[Start of SUPPLIED MATERIAL]
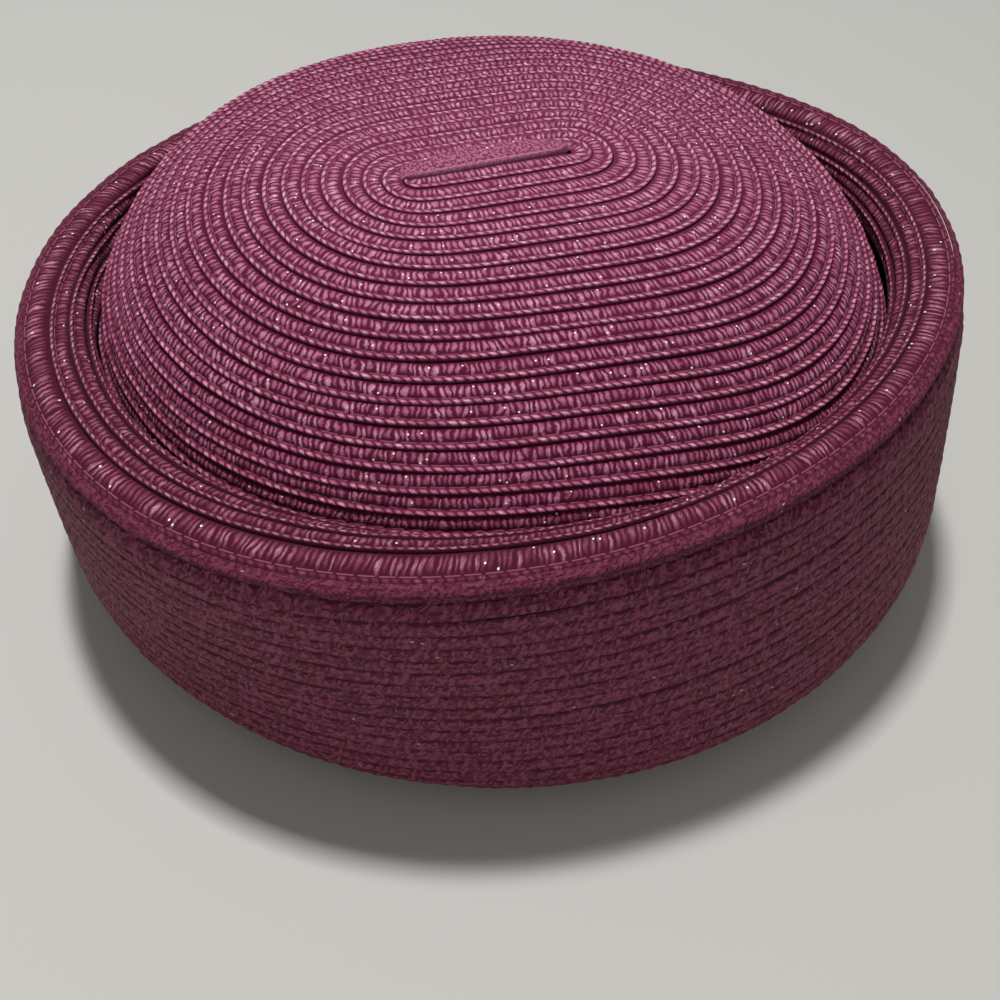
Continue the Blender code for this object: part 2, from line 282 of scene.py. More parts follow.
def uneven(place, drift, seed=0):
    """Smooth noise along one line, between minus and plus the drift's size."""
    random = np.random.default_rng(seed + drift.seed)
    knots = random.uniform(-drift.size, drift.size, DRIFT_KNOTS)
    place = np.asarray(place) / drift.length
    start = np.floor(place).astype(int)
    share = smooth_step(place - start)
    return knots[start % DRIFT_KNOTS] * (1 - share) + knots[(start + 1) % DRIFT_KNOTS] * share


class Chart:
    """One face of the hat: the point that is so many rows down it and so far round it."""

    def __init__(self, lines, row_lengths):
        """lines are points down the face by angle; row_lengths gives (row, length) for them."""
        steps = np.linalg.norm(np.diff(lines, axis=0), axis=2)
        lengths = np.vstack([np.zeros(steps.shape[1]), np.cumsum(steps, axis=0)])
        self.rows, wanted = row_lengths(lengths[-1])
        self.grid = np.empty(wanted.shape + (3,))
        for column in range(lengths.shape[1]):
            for axis in range(3):
                line = lines[:, column, axis]
                self.grid[:, column, axis] = np.interp(wanted[:, column], lengths[:, column], line)
        down = np.gradient(self.grid, axis=0)
        after = np.roll(self.grid, -1, axis=1)
        before = np.roll(self.grid, 1, axis=1)
        self.normal = np.cross(down, after - before)
        self.normal /= np.maximum(np.linalg.norm(self.normal, axis=2), 1e-12)[..., None]

    def at(self, row, angle):
        """The point and the outward normal at a row and an angle."""
        row = (np.asarray(row) - self.rows[0]) * CHART_ROW_STEPS
        row = np.clip(row, 0, len(self.rows) - 1.001)
        turn = (np.asarray(angle) / FULL_TURN % 1.0) * CHART_ANGLES
        above = row.astype(int)
        before = turn.astype(int) % CHART_ANGLES
        after = (before + 1) % CHART_ANGLES
        down = (row - above)[..., None]
        on = (turn - np.floor(turn))[..., None]

        def blend(field):
            upper = field[above, before] * (1 - on) + field[above, after] * on
            lower = field[above + 1, before] * (1 - on) + field[above + 1, after] * on
            return upper * (1 - down) + lower * down

        normal = blend(self.normal)
        normal /= np.maximum(np.linalg.norm(normal, axis=-1), 1e-9)[..., None]
        return blend(self.grid), normal


def chart_angles():
    return np.arange(CHART_ANGLES) * FULL_TURN / CHART_ANGLES


def crown_stretch(angle):
    """How much wider than usual the crown's rows are in each direction."""
    nearness = (1 + np.cos(angle - CROWN_STRETCH_AT)) / 2
    return 1 + CROWN_STRETCH * nearness ** CROWN_STRETCH_POWER


def sewn_rows(first, rows, even_rows, stretch=1.0):
    """Row widths: the first ones as listed, then even ones, and the rest share what is left."""

    def row_lengths(total):
        samples = np.arange(rows * CHART_ROW_STEPS + 1)[:, None] / CHART_ROW_STEPS
        starts = np.concatenate([[0.0], np.cumsum(first)])
        even_end = starts[-1] + (even_rows - len(first)) * ROW
        knots = list(range(len(first) + 1)) + [even_rows]
        near = np.interp(samples, knots, list(starts) + [even_end]) * stretch
        far = (samples - even_rows) / max(rows - even_rows, 1)
        beyond = even_end * stretch + far * (total - even_end * stretch)
        return samples[:, 0], np.where(samples <= even_rows, near + 0 * total, beyond)

    return row_lengths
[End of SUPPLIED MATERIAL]
## [TASK REQUIREMENTS]
Please output the complete data exactly.

## [CORRECT RESULT]
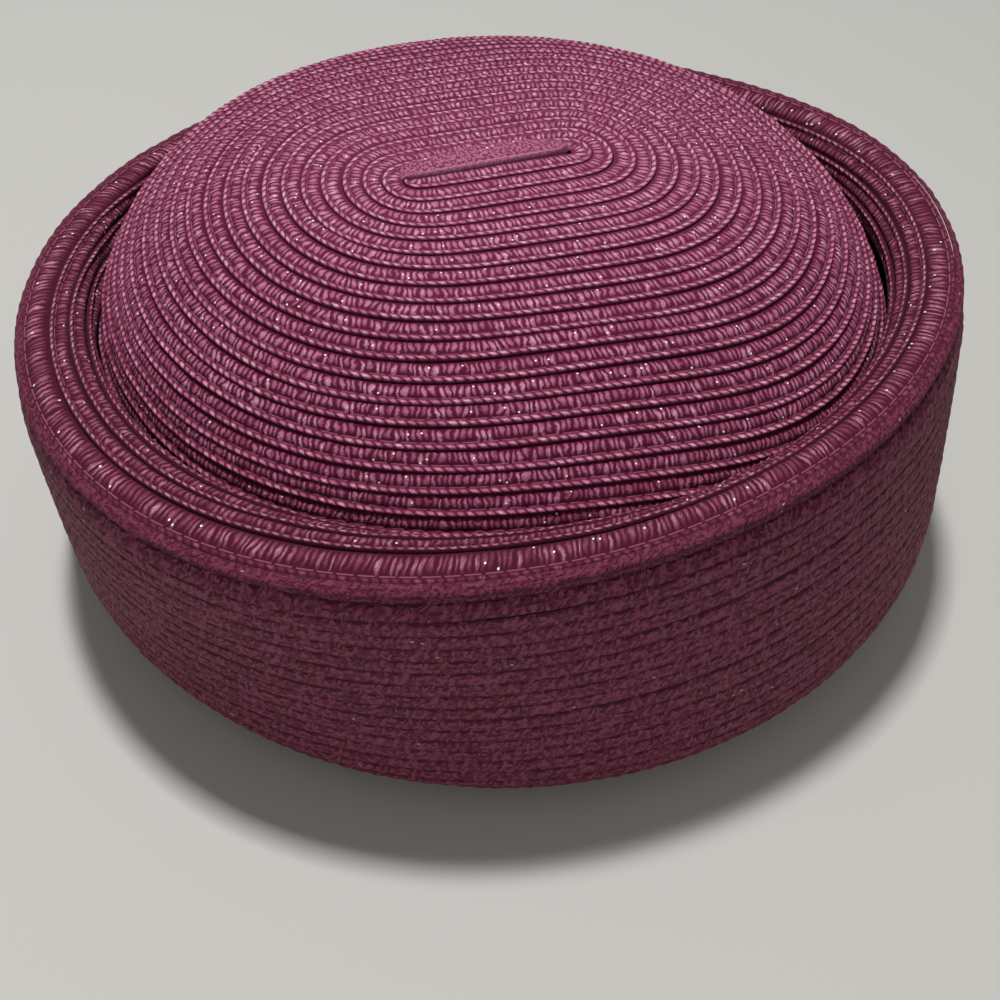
Continue the Blender code for this object: part 2, from line 282 of scene.py. More parts follow.
def uneven(place, drift, seed=0):
    """Smooth noise along one line, between minus and plus the drift's size."""
    random = np.random.default_rng(seed + drift.seed)
    knots = random.uniform(-drift.size, drift.size, DRIFT_KNOTS)
    place = np.asarray(place) / drift.length
    start = np.floor(place).astype(int)
    share = smooth_step(place - start)
    return knots[start % DRIFT_KNOTS] * (1 - share) + knots[(start + 1) % DRIFT_KNOTS] * share


class Chart:
    """One face of the hat: the point that is so many rows down it and so far round it."""

    def __init__(self, lines, row_lengths):
        """lines are points down the face by angle; row_lengths gives (row, length) for them."""
        steps = np.linalg.norm(np.diff(lines, axis=0), axis=2)
        lengths = np.vstack([np.zeros(steps.shape[1]), np.cumsum(steps, axis=0)])
        self.rows, wanted = row_lengths(lengths[-1])
        self.grid = np.empty(wanted.shape + (3,))
        for column in range(lengths.shape[1]):
            for axis in range(3):
                line = lines[:, column, axis]
                self.grid[:, column, axis] = np.interp(wanted[:, column], lengths[:, column], line)
        down = np.gradient(self.grid, axis=0)
        after = np.roll(self.grid, -1, axis=1)
        before = np.roll(self.grid, 1, axis=1)
        self.normal = np.cross(down, after - before)
        self.normal /= np.maximum(np.linalg.norm(self.normal, axis=2), 1e-12)[..., None]

    def at(self, row, angle):
        """The point and the outward normal at a row and an angle."""
        row = (np.asarray(row) - self.rows[0]) * CHART_ROW_STEPS
        row = np.clip(row, 0, len(self.rows) - 1.001)
        turn = (np.asarray(angle) / FULL_TURN % 1.0) * CHART_ANGLES
        above = row.astype(int)
        before = turn.astype(int) % CHART_ANGLES
        after = (before + 1) % CHART_ANGLES
        down = (row - above)[..., None]
        on = (turn - np.floor(turn))[..., None]

        def blend(field):
            upper = field[above, before] * (1 - on) + field[above, after] * on
            lower = field[above + 1, before] * (1 - on) + field[above + 1, after] * on
            return upper * (1 - down) + lower * down

        normal = blend(self.normal)
        normal /= np.maximum(np.linalg.norm(normal, axis=-1), 1e-9)[..., None]
        return blend(self.grid), normal


def chart_angles():
    return np.arange(CHART_ANGLES) * FULL_TURN / CHART_ANGLES


def crown_stretch(angle):
    """How much wider than usual the crown's rows are in each direction."""
    nearness = (1 + np.cos(angle - CROWN_STRETCH_AT)) / 2
    return 1 + CROWN_STRETCH * nearness ** CROWN_STRETCH_POWER


def sewn_rows(first, rows, even_rows, stretch=1.0):
    """Row widths: the first ones as listed, then even ones, and the rest share what is left."""

    def row_lengths(total):
        samples = np.arange(rows * CHART_ROW_STEPS + 1)[:, None] / CHART_ROW_STEPS
        starts = np.concatenate([[0.0], np.cumsum(first)])
        even_end = starts[-1] + (even_rows - len(first)) * ROW
        knots = list(range(len(first) + 1)) + [even_rows]
        near = np.interp(samples, knots, list(starts) + [even_end]) * stretch
        far = (samples - even_rows) / max(rows - even_rows, 1)
        beyond = even_end * stretch + far * (total - even_end * stretch)
        return samples[:, 0], np.where(samples <= even_rows, near + 0 * total, beyond)

    return row_lengths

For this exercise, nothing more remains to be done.